Dovecot Left in mixed failed state after LetsEncrypt gets a new cert

dumorian · June 12, 2020, 3:10pm

I’m sorry but I’m really frustrated at this point. These LetsEncrypt problems are killing my business.

These are CentOS 7 systems running the latest version of Virtualmin Pro. On one system, I could not login to get email. System Status showed Dovecot not running. I had manually renewed and set LetsEncrypt to auto renew a few domains last night. I didn’t catch Dovecot being down until this morning.

On the other system, again, after renewing LetsEncyrpt certs, System Status showed Dovecot was not running but in fact it sort of was. Each time I hit start Dovecot, it gave errors that certain processes were already running. I kept rm’ing those processes at which point it listed more. I just gave up and rebooted the system.

Why is LetsEncrypt writing paths to certs in dovecot.conf for every ssl domain? I run under a purchased EV cert which is recognized by all email client software. There is no reason for these to go into Dovecot that I can think of. Can I make it not do that?

Either way, something is wrong with LetsEncrypt on CentOS 7 systems running Virtualmin Pro. I have not had any issues with CentOS 6 systems running Cloudmin nor Virtualmin Pro.

Please help. These time bombs going off over and over are not acceptable.

Ilia · June 12, 2020, 4:35pm

Hi,

Sorry about that!

There are few bugs currently in relation to Dovecot and how SSL certificates are handled. We are aware and working on fixing it for upcoming, new Virtualmin release.

Thank you for the heads up!

Joe · June 12, 2020, 4:36pm

Please see this thread: Dovecot Failed state

I haven’t been able to reproduce this problem in my testing (and my servers that have the config discussed do not exhibit the problem), so I don’t know if that suggestion will help, but it’s all I’ve got. We’re definitely generating wrong config, but it seems to be harmless wrong config on my servers, but maybe in some cases it is not harmless. So, try it, and see what happens. Since it is cert related, this seems the most likely candidate.

adamjedgar · June 14, 2020, 7:30am

As this is possibly the same problem that i am having with Debian 9 Webmin/Virtualmin and Dovecot, i would be interested in knowing if the O.P here is still able to recieve emails?

On my system, even though it says Dovecot has entered a failed state, it still delivers emails.

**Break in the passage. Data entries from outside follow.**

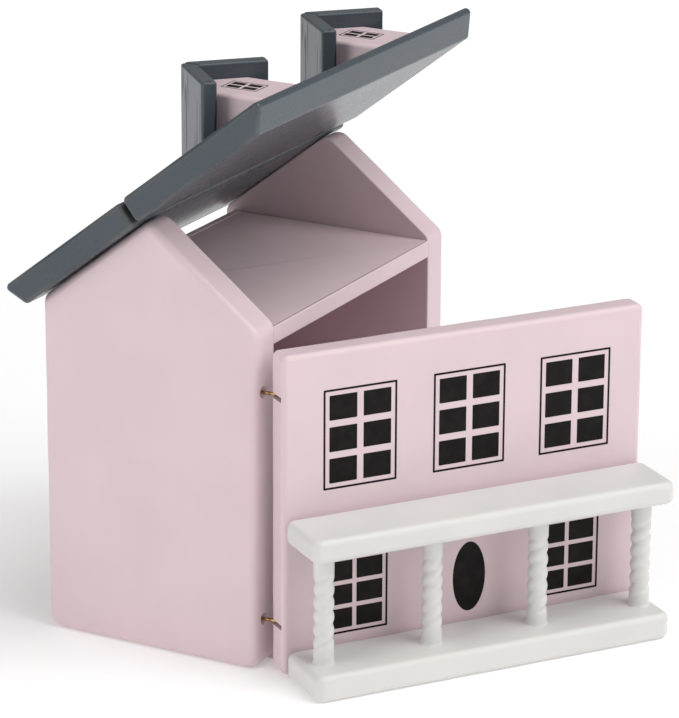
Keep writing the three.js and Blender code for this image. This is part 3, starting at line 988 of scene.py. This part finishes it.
class DOLLHOUSE_OT_printing(bpy.types.Operator):
    """Prints the windows and the oval door on the front wall and the dormers."""

    bl_idname = "dollhouse.printing"
    bl_label = "Printed windows"

    # Each row of windows, in millimetres: left edges from the hinge edge, foot, width, height,
    # margin inside the line, and gap between panes.
    rows = {
        "upper": ((14.3, 53.7, 92.8), 62.7, 26.2, 34.0, 2.1, 2.3),
        "lower": ((13.6, 92.2), 12.1, 24.0, 27.2, 1.9, 1.5),
    }
    door_centre = (67.6, 24.2)
    door_half = (6.0, 12.2)
    dormer_margin = 1.2 * MM
    dormer_gap = 1.1 * MM
    dormer_line = 0.35 * MM

    def execute(self, context):
        front = context.scene.dollhouse_front
        place = front_wall_place()
        low = box_in("front_wall", place)[0]
        for row, (lefts, foot, wide, tall, margin, gap) in self.rows.items():
            for i, left in enumerate(lefts):
                corner = (low.x + left * MM, foot * MM)
                opposite = (corner[0] + wide * MM, corner[1] + tall * MM)
                mesh = window_print(
                    front, corner, opposite, 2, 3, margin * MM, gap * MM, low.y, front.ink_line,
                )
                self.printed(context, mesh, f"{row}_window_print_{i + 1}", place, "front_wall")
        self.printed(context, self.door(front, low), "oval_door_print", place, "front_wall")
        self.dormer_windows(context, front)
        return {"FINISHED"}

    def printed(self, context, mesh, name, place, body):
        finished(context, mesh, name, place, body, None, "ink")

    def door(self, front, low):
        mesh = bmesh.new()
        centre = Vector((low.x + self.door_centre[0] * MM, self.door_centre[1] * MM))
        half = Vector(self.door_half) * MM
        outline = [
            centre + Vector((half.x * math.cos(angle), half.y * math.sin(angle))) for angle in full_turn(96)
        ]
        ink_sheet(mesh, outline, low.y, front.ink_depth)
        return mesh

    def dormer_windows(self, context, front):
        dormer = context.scene.dollhouse_dormer
        corner = (-dormer.window_half, -dormer.window_foot)
        opposite = (dormer.window_half, -dormer.window_top)
        for side in SIDES:
            mesh = window_print(
                front, corner, opposite, 2, 2, self.dormer_margin, self.dormer_gap, -dormer.body_reach,
                self.dormer_line,
            )
            place = dormer_place(context, side)
            self.printed(context, mesh, f"{side}_dormer_window_print", place, "front_roof")


# ---- Stage ------------------------------------------------------------------------------------------


class DOLLHOUSE_OT_stage(bpy.types.Operator):
    """Lays the pale floor, and sets the studio lights and the camera."""

    bl_idname = "dollhouse.stage"
    bl_label = "Stage"

    def execute(self, context):
        self.floor(context)
        self.lights(context)
        self.camera(context)
        return {"FINISHED"}

    def floor(self, context):
        reach = 6.0
        mesh = bmesh.new()
        corners = rectangle((-reach, -reach), (reach, reach))
        mesh.faces.new([mesh.verts.new((x, y, 0)) for x, y in corners])
        floor = to_object(mesh, "studio_floor", SHARED_FRAME)
        floor.data.materials.append(self.pale_floor())

    def pale_floor(self):
        """A matt floor that glows softly, less so near the house."""
        white = (1, 1, 1)
        finish = Finish("pale_floor")
        place = finish.place()
        cloud = finish.noise(place, 3, detail=2)
        tone = finish.mix(cloud, rgba(white, 0.9), rgba(white, 0.93))
        distance = finish.node("ShaderNodeVectorMath", {"operation": "LENGTH"}, {0: place}, output="Value")
        glow = finish.mix(distance.between(0.15, 0.8), rgba(white, 0.5), rgba(white))
        return finish.surface({
            "Base Color": tone, "Roughness": 0.8, "Emission Color": glow, "Emission Strength": 0.4,
        })

    def lights(self, context):
        world = bpy.data.worlds.new("studio")
        world.use_nodes = True
        background = world.node_tree.nodes["Background"]
        background.inputs["Color"].default_value = (1, 1, 1, 1)
        background.inputs["Strength"].default_value = 0.27
        context.scene.world = world
        self.softbox("key", (-1.7, 1.0, 0.8), 1.5, 15)
        self.softbox("front", (0.2, -1.8, 1.1), 1.5, 15.5)
        self.softbox("overhead", (0.1, -0.9, 2.1), 1.8, 27)

    def softbox(self, name, spot, size, watts):
        """A square lamp aimed at the middle of the house."""
        middle = Vector((0, -0.04, 0.07))
        lamp = bpy.data.lights.new(name, "AREA")
        lamp.shape = "SQUARE"
        lamp.size = size
        lamp.energy = watts
        light = bpy.data.objects.new(name, lamp)
        light.location = spot
        light.rotation_euler = (middle - Vector(spot)).to_track_quat("-Z", "Y").to_euler()
        bpy.context.scene.collection.objects.link(light)

    def camera(self, context):
        data = bpy.data.cameras.new("studio_camera")
        data.sensor_fit = "HORIZONTAL"
        data.sensor_width = 36
        data.lens = 198.9
        data.shift_x = -0.03187
        data.shift_y = -0.01326
        data.clip_start = 0.05
        data.clip_end = 40
        camera = bpy.data.objects.new("studio_camera", data)
        spot = (-1.04468, -0.5971, 0.48805)
        yaw, pitch, roll = (math.radians(angle) for angle in (62.051, -18.525, 0.37))
        turn = Matrix.Rotation(-yaw, 4, "Z") @ Matrix.Rotation(RIGHT_ANGLE + pitch, 4, "X")
        turn = turn @ Matrix.Rotation(roll, 4, "Z")
        camera.matrix_world = Matrix.Translation(spot) @ turn
        context.scene.collection.objects.link(camera)
        context.scene.camera = camera
        context.scene.view_settings.view_transform = "Standard"


class DOLLHOUSE_PT_panel(bpy.types.Panel):
    """Lists the dollhouse's pieces, sizes and colours."""

    bl_idname = "DOLLHOUSE_PT_panel"
    bl_label = "Dollhouse"
    bl_space_type = "VIEW_3D"
    bl_region_type = "UI"
    bl_category = "Dollhouse"

    def draw(self, context):
        for operator in OPERATORS:
            self.layout.operator(operator.bl_idname)
        for name in GROUPS:
            group = getattr(context.scene, name)
            box = self.layout.box()
            for size in group.__annotations__:
                box.prop(group, size)


GROUPS = {
    "dollhouse_house": DollhouseHouse,
    "dollhouse_dormer": DollhouseDormer,
    "dollhouse_front": DollhouseFront,
    "dollhouse_finish": DollhouseFinish,
}
OPERATORS = [
    DOLLHOUSE_OT_stage,
    DOLLHOUSE_OT_side_walls,
    DOLLHOUSE_OT_floors,
    DOLLHOUSE_OT_back_panel,
    DOLLHOUSE_OT_roof_boards,
    DOLLHOUSE_OT_dormers,
    DOLLHOUSE_OT_front_wall,
    DOLLHOUSE_OT_porch,
    DOLLHOUSE_OT_columns,
    DOLLHOUSE_OT_screw_eyes,
    DOLLHOUSE_OT_dowels,
    DOLLHOUSE_OT_printing,
]


def register():
    for each in (*GROUPS.values(), *OPERATORS, DOLLHOUSE_PT_panel):
        bpy.utils.register_class(each)
    for name, group in GROUPS.items():
        setattr(bpy.types.Scene, name, PointerProperty(type=group))


def unregister():
    for name in GROUPS:
        delattr(bpy.types.Scene, name)
    for each in reversed((*GROUPS.values(), *OPERATORS, DOLLHOUSE_PT_panel)):
        bpy.utils.unregister_class(each)


def main():
    register()
    for operator in OPERATORS:
        name = operator.bl_idname.split(".")[1]
        getattr(bpy.ops.dollhouse, name)()


if __name__ == "__main__":
    main()
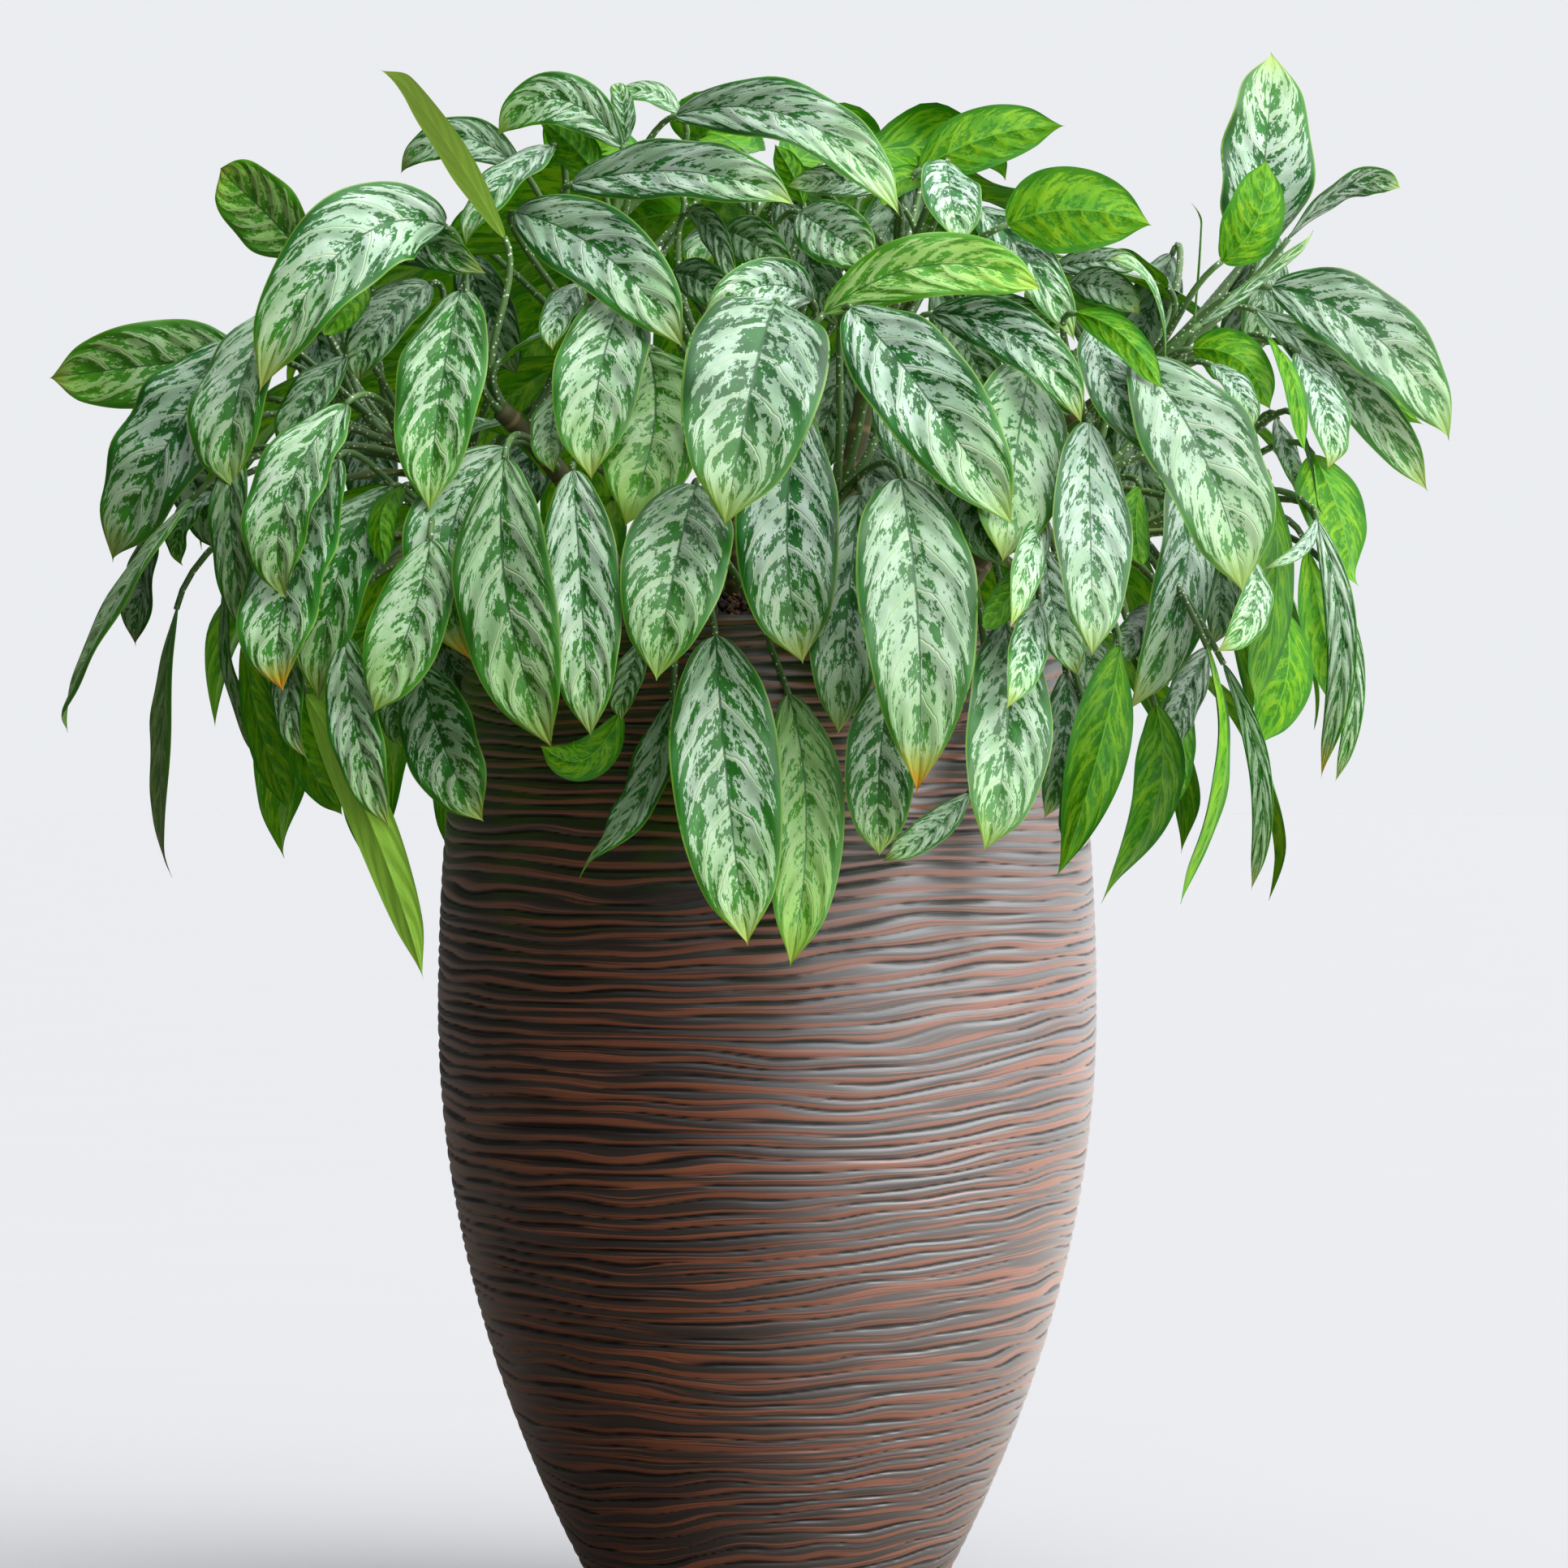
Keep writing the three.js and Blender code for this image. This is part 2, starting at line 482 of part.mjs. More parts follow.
function backForms() {
  const random = seeded(BACK.seed);
  const jitter = (most) => most * (2 * random() - 1);
  const forms = [];
  for (const { count, spread, base, tip } of BACK_ROWS) {
    for (let i = 0; i < count; i++) {
      const angle = radians(180 + mix(-spread, spread, (i + 0.5) / count) + jitter(3));
      const outward = new THREE.Vector3(Math.sin(angle), -Math.cos(angle), 0);
      const lower = jitter(12);
      const from = outward.clone().multiplyScalar(base[1] + jitter(6)).setZ(base[0] + lower);
      const to = outward.clone().multiplyScalar(tip[1] + jitter(8)).setZ(tip[0] + lower + jitter(10));
      from.x *= BACK.acrossScale;
      to.x *= BACK.acrossScale;
      const bow = outward.clone().add(UP).normalize().multiplyScalar(BACK.bow * from.distanceTo(to));
      const middle = from.clone().add(to).multiplyScalar(0.5).add(bow);
      const halfWidth = (BACK.width + jitter(7)) / 2;
      forms.push(leafForm(from, middle, to, halfWidth, outward, BACK.turn + jitter(4)));
    }
  }
  return forms;
}

// ---------------------------------------------------------------- leaves of the middle

function innerForms() {
  return crowns.filter((crown, i) => i % 2 === 0).map(({ top }, i) => {
    const inward = top.clone().setZ(0).negate().normalize();
    inward.applyAxisAngle(UP, radians(i % 2 ? INNER.aside : -INNER.aside));
    const from = top.clone().addScaledVector(UP, INNER.rise + INNER.step * (i % 3));
    const to = from.clone().addScaledVector(inward, INNER.reach).addScaledVector(UP, -INNER.drop);
    const middle = from.clone().add(to).multiplyScalar(0.5).addScaledVector(UP, INNER.bow * INNER.reach);
    return leafForm(from, middle, to, INNER.halfWidth, UP, 0);
  });
}

// ---------------------------------------------------------------- putting the plant together

function nearestCrown(form) {
  const base = form.midrib.getPoint(0);
  const distance = (crown) => base.distanceTo(crown.top.clone().addScaledVector(UP, 30));
  return crowns.reduce((best, crown) => (distance(crown) < distance(best) ? crown : best));
}

const byLayer = FRONT_LEAVES.map((row, place) => ({ row, place })).sort(
  (a, b) => a.row[0] - b.row[0] || a.place - b.place,
);
const forms = [...backForms(), ...innerForms(), ...byLayer.map(({ row }) => layLeaf(row))];
const leaves = forms.map((form) => ({ form, crown: nearestCrown(form) }));

// The lower a leaf hangs, the lower its stalk springs from the cane.
for (const crown of crowns) {
  const own = leaves.filter((leaf) => leaf.crown === crown);
  own.sort((a, b) => a.form.midrib.getPoint(0).z - b.form.midrib.getPoint(0).z);
  own.forEach((leaf, i) => {
    leaf.rootAt = mix(STALK.lowest, STALK.highest, (i + 0.5) / own.length);
    leaf.solid = leafSolid(leaf.form, crown, leaf.rootAt);
    leaf.box = leaf.solid.boundingBox();
  });
}

const pot = planter();
const potRoom = planterRoom();
const canes = crowns.map((crown) => ({ crown, solid: cane(crown), room: cane(crown, SOIL.holeGap) }));
const soil = canes.reduce((heap, { room }) => heap.subtract(room), soilHeap());

function boxesMeet(a, b) {
  return [0, 1, 2].every((i) => a.min[i] < b.max[i] + 1 && b.min[i] < a.max[i] + 1);
}

// The body that still holds on to the crown, when a leaf has been cut back.
function rooted(solid, crown) {
  const pieces = solid.decompose();
  if (pieces.length < 2) return solid;
  const reach = (piece) => {
    const box = piece.boundingBox();
    const centre = new THREE.Vector3(...box.min).add(new THREE.Vector3(...box.max)).multiplyScalar(0.5);
    const half = new THREE.Vector3(...box.max).sub(centre);
    return new THREE.Box3(centre.clone().sub(half), centre.clone().add(half)).distanceToPoint(crown.top);
  };
  return pieces.reduce((best, piece) => (reach(piece) < reach(best) ? piece : best));
}

// Where leaves of two canes would still cross, the one behind is cut back from the one in front of it.
const ROOM = 0.8;
const SIX_WAYS = [[1, 0, 0], [-1, 0, 0], [0, 1, 0], [0, -1, 0], [0, 0, 1], [0, 0, -1]];
leaves.forEach((leaf, i) => {
  const cutters = [];
  for (const other of leaves.slice(i + 1)) {
    if (other.crown === leaf.crown || !boxesMeet(leaf.box, other.box)) continue;
    if (leaf.solid.intersect(other.solid).isEmpty()) continue;
    const room = leafSolid(other.form, other.crown, other.rootAt, ROOM);
    for (const aside of SIX_WAYS) cutters.push(room.translate(aside.map((way) => way * ROOM / 2)));
  }
  for (const { crown, room } of canes) {
    if (crown !== leaf.crown && boxesMeet(leaf.box, room.boundingBox())) cutters.push(room);
  }
  if (boxesMeet(leaf.box, potRoom.boundingBox())) cutters.push(potRoom);
  leaf.solid = cutters.reduce((left, cutter) => left.subtract(cutter), leaf.solid);
  leaf.solid = rooted(leaf.solid, leaf.crown);
});

const GLAZE = new THREE.MeshStandardMaterial({ color: 0x4a2f22, roughness: 0.45, metalness: 0.1 });
const EARTH = new THREE.MeshStandardMaterial({ color: 0x2b1c12, roughness: 0.95, metalness: 0 });
const FOLIAGE = new THREE.MeshStandardMaterial({ color: 0x7fae86, roughness: 0.5, metalness: 0 });

const plant = new THREE.Group();
plant.add(toMesh("planter", pot, GLAZE));
plant.add(toMesh("soil", soil.asOriginal().simplify(0.1), EARTH));
canes.forEach(({ crown, solid }, i) => {
  const own = leaves.filter((leaf) => leaf.crown === crown).map((leaf) => leaf.solid);
  const body = own.reduce((whole, leaf) => whole.add(leaf), solid);
  const number = String(i + 1).padStart(2, "0");
  plant.add(toMesh(`leafy_cane_${number}`, rooted(body, crown), FOLIAGE));
});

export default plant;
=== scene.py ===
# %% [markdown]
# # A potted Chinese evergreen
#
# This lesson dresses a potted plant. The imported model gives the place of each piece: a ribbed planter, the
# soil in it, and seventeen leafy canes. The model's leaves are a few facets each. Here each one gets a smooth
# blade, a stalk and its silver and green figure, and the planter gets its fine combed ridges.
#
# The frame is loaded first.

# %% Load the frame
import math
import random

import bpy
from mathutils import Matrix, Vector, noise


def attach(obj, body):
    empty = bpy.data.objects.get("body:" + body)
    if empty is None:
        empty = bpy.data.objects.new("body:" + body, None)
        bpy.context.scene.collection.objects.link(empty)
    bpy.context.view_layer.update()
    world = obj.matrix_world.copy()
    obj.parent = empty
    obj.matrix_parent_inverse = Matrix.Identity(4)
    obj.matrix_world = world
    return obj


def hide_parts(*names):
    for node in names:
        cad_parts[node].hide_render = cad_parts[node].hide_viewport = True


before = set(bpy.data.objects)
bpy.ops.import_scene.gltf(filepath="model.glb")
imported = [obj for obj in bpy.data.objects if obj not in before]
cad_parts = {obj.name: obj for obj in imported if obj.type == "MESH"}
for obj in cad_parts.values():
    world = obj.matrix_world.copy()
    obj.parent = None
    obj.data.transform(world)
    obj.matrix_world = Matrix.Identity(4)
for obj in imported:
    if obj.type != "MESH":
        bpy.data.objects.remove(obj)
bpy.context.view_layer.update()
MM = 0.001
print("frame nodes:", len(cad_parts))

# %% [markdown]
# ## The view
#
# A plant is known by how its leaves lie over one another, so the leaves of the front are placed by where they
# are seen. The view is taken from far away with a long lens, which keeps near and far leaves at nearly the
# same scale. The camera looks level from the height of the leaves, and a small shift frames the plant without
# tilting it.

# %% Camera
EYE_AWAY = 4500  # mm in front of the planter's axis
EYE_UP = 530
FRAME_WIDTH = 966  # mm of the plane through the planter's axis that the picture takes in
MIDDLE_ACROSS, MIDDLE_UP = 10.25, 512  # mm, the spot of that plane in the middle of the picture

camera_data = bpy.data.cameras.new("camera")
camera_data.lens = camera_data.sensor_width * EYE_AWAY / FRAME_WIDTH
camera_data.shift_x = MIDDLE_ACROSS / FRAME_WIDTH
camera_data.shift_y = (MIDDLE_UP - EYE_UP) / FRAME_WIDTH
camera_data.clip_end = 100  # metres, so that the far floor is taken in
camera = bpy.data.objects.new("camera", camera_data)
camera.location = (0, -EYE_AWAY * MM, EYE_UP * MM)
camera.rotation_euler = (math.radians(90), 0, 0)
bpy.context.scene.collection.objects.link(camera)
bpy.context.scene.camera = camera
print("lens in mm:", round(camera_data.lens, 1))


# %% [markdown]
# A point can then be given as across and up on the plane through the planter's axis, as measured in the view,
# and moved nearer along the line of sight. It keeps its place in the view whatever its depth.

# %% Places in the view
def seen(across, up, depth):
    scale = (EYE_AWAY - depth) / EYE_AWAY
    return Vector((across * scale, -depth, EYE_UP + (up - EYE_UP) * scale))


def in_view(point):
    scale = (EYE_AWAY + point.y) / EYE_AWAY
    return point.x / scale, EYE_UP + (point.z - EYE_UP) / scale, -point.y


# %% [markdown]
# ## Helpers for meshes and nodes
#
# Every piece is made as a list of points and faces, so one small helper turns these into an object that rides
# on the plant's one body. A pot, a heap of soil and a stalk are all rings of points, one after another, so
# they share the rule that joins two rings with faces.

# %% Mesh helpers
def make_piece(name, points, faces, materials, replaced, face_materials=None):
    mesh = bpy.data.meshes.new(name)
    mesh.from_pydata(points, [], faces)
    for material in materials:
        mesh.materials.append(material)
    if face_materials is not None:
        mesh.polygons.foreach_set("material_index", face_materials)
    mesh.polygons.foreach_set("use_smooth", [True] * len(mesh.polygons))
    piece = bpy.data.objects.new(name, mesh)
    bpy.context.scene.collection.objects.link(piece)
    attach(piece, "root")
    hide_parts(replaced)
    return piece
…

Go into a hotmail,gmail,yahoo mail account and send yourself an email and see if it comes through.

Also, with my system, I can have Virtualmin saying dovecot is running fine, and yet if i go into command shell and type

systemctl status dovecot

i get:

dovecot loaded

dovecot active is a failed state error.

Irrespective of the above, my system is still delivering emails via imap and pop3 (SSL and START TLS)

orao · June 16, 2020, 5:33am

Hi, I also noticed same problem.

Last week I saw red warning in Virtualmin “server status tab” - dovecot is not running.
I immediately tested it with email client and everything was working fine. I manually restarted dovecot from console and status in virtualmin changed to OK.

2 days ago I updated system and after reboot everything was working fine, dovecot was up&running. Today 2 days after everything was fine dovecot was not running anymore. Service was not delivering emails. I started dovecot service manually from webmin and now mail delivery is working but:

systemctl status dovecot says it is dead

Do you think this is SSL renewal related problem?

edit:
I checked /var/log/syslog for that time and found out system also restarted NGINX server. I’m still trying to find if some letsEncrypt certificates were updated at that time I guess after certificate renewal services using this cert need to be restarted?

Joe · June 16, 2020, 3:51pm

Please do what I suggested in the thread I linked above, and tell me if Dovecot behaves more appropriately after a restart.

orao · June 16, 2020, 4:36pm

Thank you for reply!

I’ve just commented out all “ssl_ca = …” lines from dovecot.conf and restarted it. Process got a new PID.

I will also reboot server at night - will try to reproduce what I did last time that may caused error.

rskuipers · June 18, 2020, 10:34am

We’re experiencing the same issues. The certificate modified times correspond with the dovecot crashes to the second.

The way I determined this is by doing the following:

$ find /home -maxdepth 2 -type f -name "ssl.cert" -printf "%T@ %Tc %p\n" | sort -n
$ grep "master: Warning: Killed with signal 15" /var/log/syslog

I’ll be watching this topic for updates.

system · July 18, 2020, 10:34am

This topic was automatically closed 30 days after the last reply. New replies are no longer allowed.